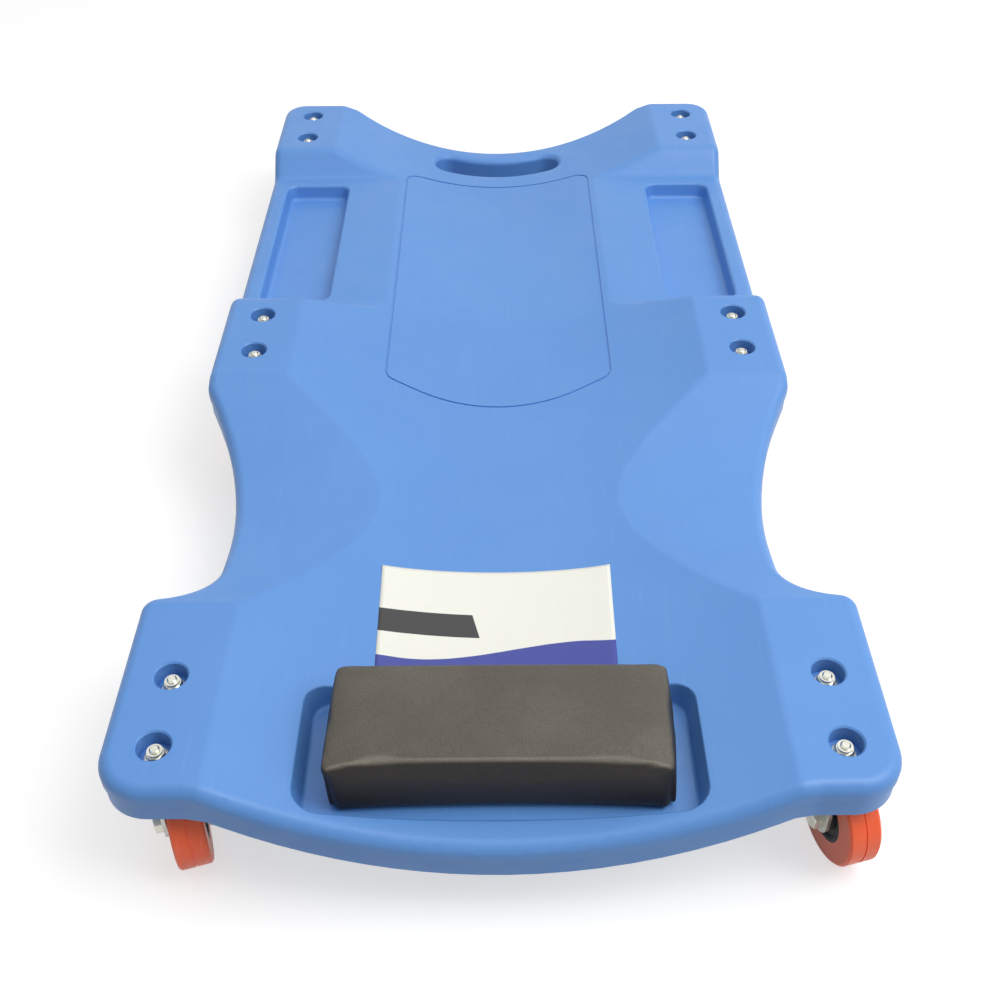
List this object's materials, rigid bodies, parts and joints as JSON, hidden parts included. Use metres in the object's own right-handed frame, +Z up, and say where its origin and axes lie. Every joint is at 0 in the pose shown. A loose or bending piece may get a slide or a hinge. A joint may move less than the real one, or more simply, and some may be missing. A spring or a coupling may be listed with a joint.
{
  "type": "mechanic's creeper",
  "caption": "Low six-wheeled board for lying under a vehicle, with a dished plastic deck, raised caster pads, a hand slot, two tool trays and a padded headrest.",
  "frame": {"origin": "on the floor, under the middle of the deck", "axes": "+Z up; +Y from the headrest end towards the hand slot end; +X to the right when looking along +Y"},
  "size_m": [0.452, 0.9, 0.106],
  "materials": {
    "deck_plastic": "satin moulded",
    "vinyl": "fine-grained upholstery vinyl",
    "foam": "open-cell foam",
    "board": "plywood",
    "zinc": "bright zinc plating",
    "hub_plastic": "moulded",
    "wheel_tread": "moulded polyurethane"
  },
  "bodies": {
    "deck": {"deck": "deck_plastic", "headrest_cover": "vinyl", "headrest_foam": "foam", "headrest_board": "board", "headrest_screws": "zinc", "headrest_washers": "zinc", "bearing_rings": "zinc", "race_cups": "zinc", "caster_bolts": "zinc", "caster_nuts": "zinc", "caster_washers": "zinc", "plate_head_left": "zinc", "kingpin_head_left": "zinc", "plate_head_right": "zinc", "kingpin_head_right": "zinc", "plate_mid_left": "zinc", "kingpin_mid_left": "zinc", "plate_mid_right": "zinc", "kingpin_mid_right": "zinc", "plate_foot_left": "zinc", "kingpin_foot_left": "zinc", "plate_foot_right": "zinc", "kingpin_foot_right": "zinc"},
    "swivel_head_left": {"fork_head_left": "zinc", "axle_bolt_head_left": "zinc", "axle_nut_head_left": "zinc", "axle_sleeve_head_left": "zinc"},
    "wheel_head_left": {"wheel_core_head_left": "hub_plastic", "tyre_head_left": "wheel_tread"},
    "swivel_head_right": {"fork_head_right": "zinc", "axle_bolt_head_right": "zinc", "axle_nut_head_right": "zinc", "axle_sleeve_head_right": "zinc"},
    "wheel_head_right": {"wheel_core_head_right": "hub_plastic", "tyre_head_right": "wheel_tread"},
    "swivel_mid_left": {"fork_mid_left": "zinc", "axle_bolt_mid_left": "zinc", "axle_nut_mid_left": "zinc", "axle_sleeve_mid_left": "zinc"},
    "wheel_mid_left": {"wheel_core_mid_left": "hub_plastic", "tyre_mid_left": "wheel_tread"},
    "swivel_mid_right": {"fork_mid_right": "zinc", "axle_bolt_mid_right": "zinc", "axle_nut_mid_right": "zinc", "axle_sleeve_mid_right": "zinc"},
    "wheel_mid_right": {"wheel_core_mid_right": "hub_plastic", "tyre_mid_right": "wheel_tread"},
    "swivel_foot_left": {"fork_foot_left": "zinc", "axle_bolt_foot_left": "zinc", "axle_nut_foot_left": "zinc", "axle_sleeve_foot_left": "zinc"},
    "wheel_foot_left": {"wheel_core_foot_left": "hub_plastic", "tyre_foot_left": "wheel_tread"},
    "swivel_foot_right": {"fork_foot_right": "zinc", "axle_bolt_foot_right": "zinc", "axle_nut_foot_right": "zinc", "axle_sleeve_foot_right": "zinc"},
    "wheel_foot_right": {"wheel_core_foot_right": "hub_plastic", "tyre_foot_right": "wheel_tread"}
  },
  "joints": [
    {"name": "swivel_head_left", "type": "hinge", "parent": "deck", "child": "swivel_head_left", "pos_m": [-0.195, -0.376, 0.07], "axis": [0, 0, 1], "continuous": true},
    {"name": "roll_head_left", "type": "hinge", "parent": "swivel_head_left", "child": "wheel_head_left", "pos_m": [-0.1869, -0.40249, 0.03175], "axis": [0.9563, 0.2924, 0], "continuous": true},
    {"name": "swivel_head_right", "type": "hinge", "parent": "deck", "child": "swivel_head_right", "pos_m": [0.195, -0.376, 0.07], "axis": [0, 0, 1], "continuous": true},
    {"name": "roll_head_right", "type": "hinge", "parent": "swivel_head_right", "child": "wheel_head_right", "pos_m": [0.20217, -0.40276, 0.03175], "axis": [0.9659, 0.2588, 0], "continuous": true},
    {"name": "swivel_mid_left", "type": "hinge", "parent": "deck", "child": "swivel_mid_left", "pos_m": [-0.195, 0.012, 0.07], "axis": [0, 0, 1], "continuous": true},
    {"name": "roll_mid_left", "type": "hinge", "parent": "swivel_mid_left", "child": "wheel_mid_left", "pos_m": [-0.20217, -0.01476, 0.03175], "axis": [0.9659, -0.2588, 0], "continuous": true},
    {"name": "swivel_mid_right", "type": "hinge", "parent": "deck", "child": "swivel_mid_right", "pos_m": [0.195, 0.012, 0.07], "axis": [0, 0, 1], "continuous": true},
    {"name": "roll_mid_right", "type": "hinge", "parent": "swivel_mid_right", "child": "wheel_mid_right", "pos_m": [0.19933, -0.01536, 0.03175], "axis": [0.9877, 0.1564, 0], "continuous": true},
    {"name": "swivel_foot_left", "type": "hinge", "parent": "deck", "child": "swivel_foot_left", "pos_m": [-0.195, 0.394, 0.07], "axis": [0, 0, 1], "continuous": true},
    {"name": "roll_foot_left", "type": "hinge", "parent": "swivel_foot_left", "child": "wheel_foot_left", "pos_m": [-0.18373, 0.36869, 0.03175], "axis": [0.9135, 0.4067, 0], "continuous": true},
    {"name": "swivel_foot_right", "type": "hinge", "parent": "deck", "child": "swivel_foot_right", "pos_m": [0.195, 0.394, 0.07], "axis": [0, 0, 1], "continuous": true},
    {"name": "roll_foot_right", "type": "hinge", "parent": "swivel_foot_right", "child": "wheel_foot_right", "pos_m": [0.18924, 0.36691, 0.03175], "axis": [0.9781, -0.2079, 0], "continuous": true}
  ]
}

=-=-=-=-=

▶ **TASK REQUIREMENTS**:
Repeat the material word for word, in full.

▶ **THE SOLUTION**:
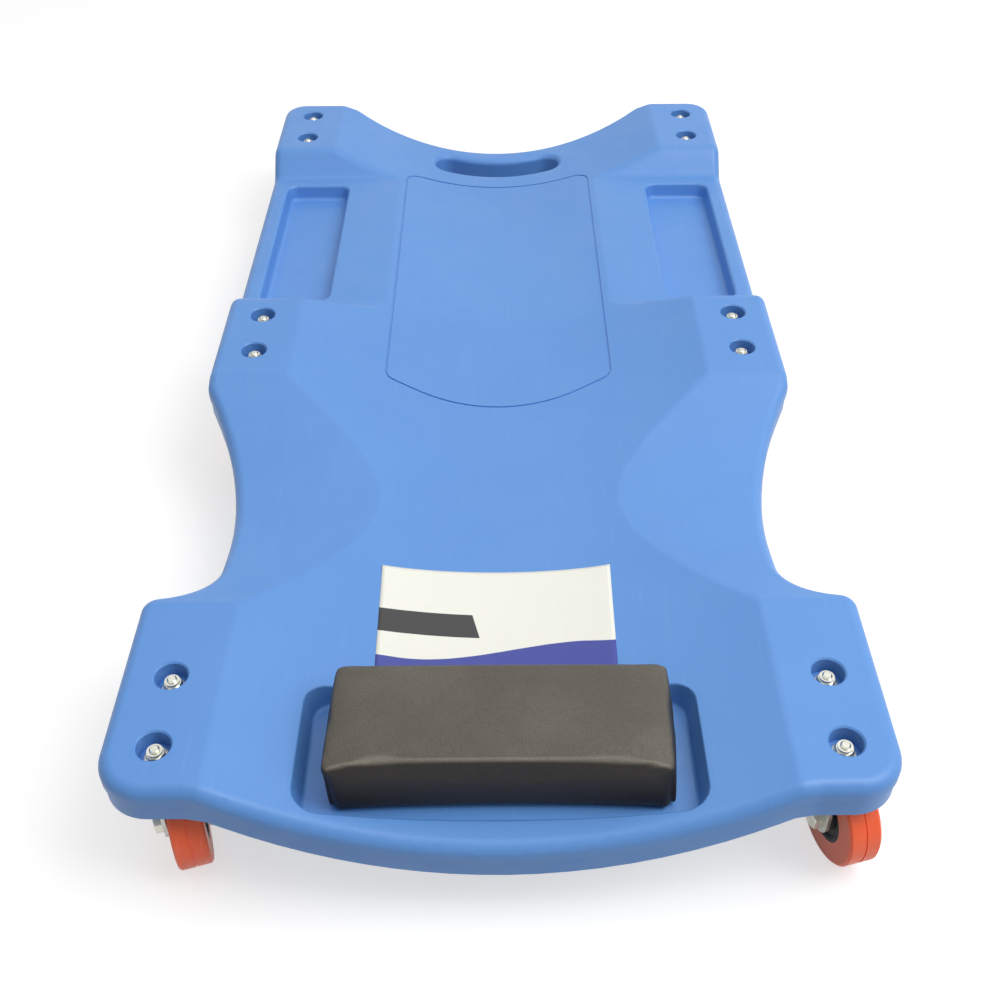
List this object's materials, rigid bodies, parts and joints as JSON, hidden parts included. Use metres in the object's own right-handed frame, +Z up, and say where its origin and axes lie. Every joint is at 0 in the pose shown. A loose or bending piece may get a slide or a hinge. A joint may move less than the real one, or more simply, and some may be missing. A spring or a coupling may be listed with a joint.
{
  "type": "mechanic's creeper",
  "caption": "Low six-wheeled board for lying under a vehicle, with a dished plastic deck, raised caster pads, a hand slot, two tool trays and a padded headrest.",
  "frame": {"origin": "on the floor, under the middle of the deck", "axes": "+Z up; +Y from the headrest end towards the hand slot end; +X to the right when looking along +Y"},
  "size_m": [0.452, 0.9, 0.106],
  "materials": {
    "deck_plastic": "satin moulded",
    "vinyl": "fine-grained upholstery vinyl",
    "foam": "open-cell foam",
    "board": "plywood",
    "zinc": "bright zinc plating",
    "hub_plastic": "moulded",
    "wheel_tread": "moulded polyurethane"
  },
  "bodies": {
    "deck": {"deck": "deck_plastic", "headrest_cover": "vinyl", "headrest_foam": "foam", "headrest_board": "board", "headrest_screws": "zinc", "headrest_washers": "zinc", "bearing_rings": "zinc", "race_cups": "zinc", "caster_bolts": "zinc", "caster_nuts": "zinc", "caster_washers": "zinc", "plate_head_left": "zinc", "kingpin_head_left": "zinc", "plate_head_right": "zinc", "kingpin_head_right": "zinc", "plate_mid_left": "zinc", "kingpin_mid_left": "zinc", "plate_mid_right": "zinc", "kingpin_mid_right": "zinc", "plate_foot_left": "zinc", "kingpin_foot_left": "zinc", "plate_foot_right": "zinc", "kingpin_foot_right": "zinc"},
    "swivel_head_left": {"fork_head_left": "zinc", "axle_bolt_head_left": "zinc", "axle_nut_head_left": "zinc", "axle_sleeve_head_left": "zinc"},
    "wheel_head_left": {"wheel_core_head_left": "hub_plastic", "tyre_head_left": "wheel_tread"},
    "swivel_head_right": {"fork_head_right": "zinc", "axle_bolt_head_right": "zinc", "axle_nut_head_right": "zinc", "axle_sleeve_head_right": "zinc"},
    "wheel_head_right": {"wheel_core_head_right": "hub_plastic", "tyre_head_right": "wheel_tread"},
    "swivel_mid_left": {"fork_mid_left": "zinc", "axle_bolt_mid_left": "zinc", "axle_nut_mid_left": "zinc", "axle_sleeve_mid_left": "zinc"},
    "wheel_mid_left": {"wheel_core_mid_left": "hub_plastic", "tyre_mid_left": "wheel_tread"},
    "swivel_mid_right": {"fork_mid_right": "zinc", "axle_bolt_mid_right": "zinc", "axle_nut_mid_right": "zinc", "axle_sleeve_mid_right": "zinc"},
    "wheel_mid_right": {"wheel_core_mid_right": "hub_plastic", "tyre_mid_right": "wheel_tread"},
    "swivel_foot_left": {"fork_foot_left": "zinc", "axle_bolt_foot_left": "zinc", "axle_nut_foot_left": "zinc", "axle_sleeve_foot_left": "zinc"},
    "wheel_foot_left": {"wheel_core_foot_left": "hub_plastic", "tyre_foot_left": "wheel_tread"},
    "swivel_foot_right": {"fork_foot_right": "zinc", "axle_bolt_foot_right": "zinc", "axle_nut_foot_right": "zinc", "axle_sleeve_foot_right": "zinc"},
    "wheel_foot_right": {"wheel_core_foot_right": "hub_plastic", "tyre_foot_right": "wheel_tread"}
  },
  "joints": [
    {"name": "swivel_head_left", "type": "hinge", "parent": "deck", "child": "swivel_head_left", "pos_m": [-0.195, -0.376, 0.07], "axis": [0, 0, 1], "continuous": true},
    {"name": "roll_head_left", "type": "hinge", "parent": "swivel_head_left", "child": "wheel_head_left", "pos_m": [-0.1869, -0.40249, 0.03175], "axis": [0.9563, 0.2924, 0], "continuous": true},
    {"name": "swivel_head_right", "type": "hinge", "parent": "deck", "child": "swivel_head_right", "pos_m": [0.195, -0.376, 0.07], "axis": [0, 0, 1], "continuous": true},
    {"name": "roll_head_right", "type": "hinge", "parent": "swivel_head_right", "child": "wheel_head_right", "pos_m": [0.20217, -0.40276, 0.03175], "axis": [0.9659, 0.2588, 0], "continuous": true},
    {"name": "swivel_mid_left", "type": "hinge", "parent": "deck", "child": "swivel_mid_left", "pos_m": [-0.195, 0.012, 0.07], "axis": [0, 0, 1], "continuous": true},
    {"name": "roll_mid_left", "type": "hinge", "parent": "swivel_mid_left", "child": "wheel_mid_left", "pos_m": [-0.20217, -0.01476, 0.03175], "axis": [0.9659, -0.2588, 0], "continuous": true},
    {"name": "swivel_mid_right", "type": "hinge", "parent": "deck", "child": "swivel_mid_right", "pos_m": [0.195, 0.012, 0.07], "axis": [0, 0, 1], "continuous": true},
    {"name": "roll_mid_right", "type": "hinge", "parent": "swivel_mid_right", "child": "wheel_mid_right", "pos_m": [0.19933, -0.01536, 0.03175], "axis": [0.9877, 0.1564, 0], "continuous": true},
    {"name": "swivel_foot_left", "type": "hinge", "parent": "deck", "child": "swivel_foot_left", "pos_m": [-0.195, 0.394, 0.07], "axis": [0, 0, 1], "continuous": true},
    {"name": "roll_foot_left", "type": "hinge", "parent": "swivel_foot_left", "child": "wheel_foot_left", "pos_m": [-0.18373, 0.36869, 0.03175], "axis": [0.9135, 0.4067, 0], "continuous": true},
    {"name": "swivel_foot_right", "type": "hinge", "parent": "deck", "child": "swivel_foot_right", "pos_m": [0.195, 0.394, 0.07], "axis": [0, 0, 1], "continuous": true},
    {"name": "roll_foot_right", "type": "hinge", "parent": "swivel_foot_right", "child": "wheel_foot_right", "pos_m": [0.18924, 0.36691, 0.03175], "axis": [0.9781, -0.2079, 0], "continuous": true}
  ]
}